Tingkatkan EoDB Indonesia, Menteri Suharso Dorong Proses Perizinan Usaha Cukup 1-2 Menit

JAKARTA – Menurut Menteri PPN/Kepala Bappenas Suharso Monoarfa, berkaca pada pengalaman selama ini, perizinan di bidang investasi kerap terlambat dibandingkan negara-negara lain, sehingga membuat angka kemudahan berinvestasi di Indonesia cukup tertinggal dibandingkan negara-negara lain. “Kita harus melihat pengalaman negara lain. Seperti Bapak Presiden katakan, semua boleh kecuali jenis usaha yang dilarang. Kita lihat paling dikhawatirkan itu kan perizinan, ancamannya itu ada beberapa, pidanakan. Bagaimana kalau itu diubah perdata, atau administrasi saja dan seterusnya, kecuali mereka usaha jualan beras palsu, membunuh orang, itu mungkin berbeda. Tapi kalau cuma kesalahan yang sifatnya transaksi bisnis yang biasa, umum, harusnya bisa dilakukan perubahan,” ujar Menteri Suharso dalam sambutannya dalam Seminar Penyempurnaan Hukum Ekonomi untuk Mendukung Kemudahan Berusaha, di Gedung Bappenas, Kamis (19/12).

Selama ini kemudahan untuk berusaha masih dikeluhkan dari sisi pengurusan perizinan. Untuk itu, Menteri Suharso mendorong proses perizinan usaha dipermudah alias tidak berbelit-belit. Apalagi ada unsur kesengajaan untuk mempersulit investor.  “Kalau bisa orang cuma dalam waktu 1 menit, 2 menit, itu selesai. Hitungannya hari sudah terlalu lama sekarang. Apalagi kalau investasi, kalau datang langsung silakan. Investasi harus dilihat jika datang menciptakan lapangan di dalam negeri,” ungkap Kepala Bappenas. Berkaca pada sulitnya perizinan, terlebih di bidang investasi, membuat Indonesia tertinggal dalam kemudahan berinvestasi. Hal itu terlihat dari indeks kemudahan berbisnis (Ease of Doing Business/EoDB) yang dirilis Bank Dunia, yaitu Indonesia memperoleh nilai 69,6 dari 100 dan menempati peringkat ke-73 dari 190 negara. Peringkat tersebut tidak berubah dibandingkan perolehan pada 2019, meski dari perolehan nilai meningkat 1,64 poin.

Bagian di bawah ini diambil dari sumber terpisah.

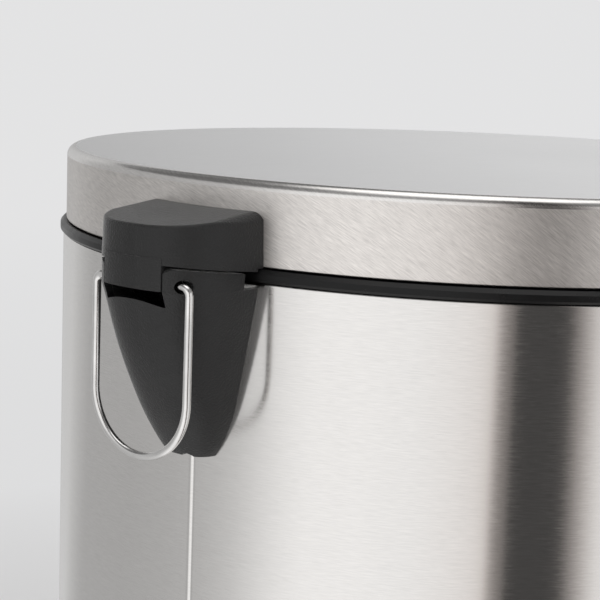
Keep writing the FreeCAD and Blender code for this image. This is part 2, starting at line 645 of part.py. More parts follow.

Indonesia juga tercatat berada di posisi kelima terendah di ASEAN dalam EoDB 2020. Di ASEAN, hanya tiga negara yang masuk dalam peringkat 25 terbesar untuk kemudahan berbisnis. Negara tersebut adalah Singapura yang berada di peringkat kedua dengan skor 86,2, Malaysia di peringkat 12 dengan skor 81,5, dan Thailand di peringkat 21 dengan skor 80,1. Menteri Suharso menambahkan pemerintah saat ini sedang mempersiapkan model perizinan dengan mekanisme digital. Namun persiapannya membutuhkan waktu dan harus bertahap. Saat ini masih perlu diatur kementerian atau lembaga mana yang bertanggung jawab mengenai jaringan atau teknologi cloud dan artificial intelligence yang akan digunakan negara.

"Memang ada proses, terutama perubahan e-Birokrasi. tahap berikutnya mengubah dari analog ke digital, saya kira itu ada prosesnya. Cuma, kita lagi berpikir siapa pemangkunya, leading sector-nya. Perizinan kan sudah jelas, kalau bicara soal digital dalam pengertian transformasi digital, kita masih melakukannya sendiri-sendiri. Kita lagi pikirkan apakah semua dilakukan Bappenas. Kalau sekarang kita harapkan semua bisa di Badan Koordinasi Penanaman Modal untuk investasi, baik dalam negeri atau pun luar, tapi teknologinya masih diatur," beber Menteri Suharso.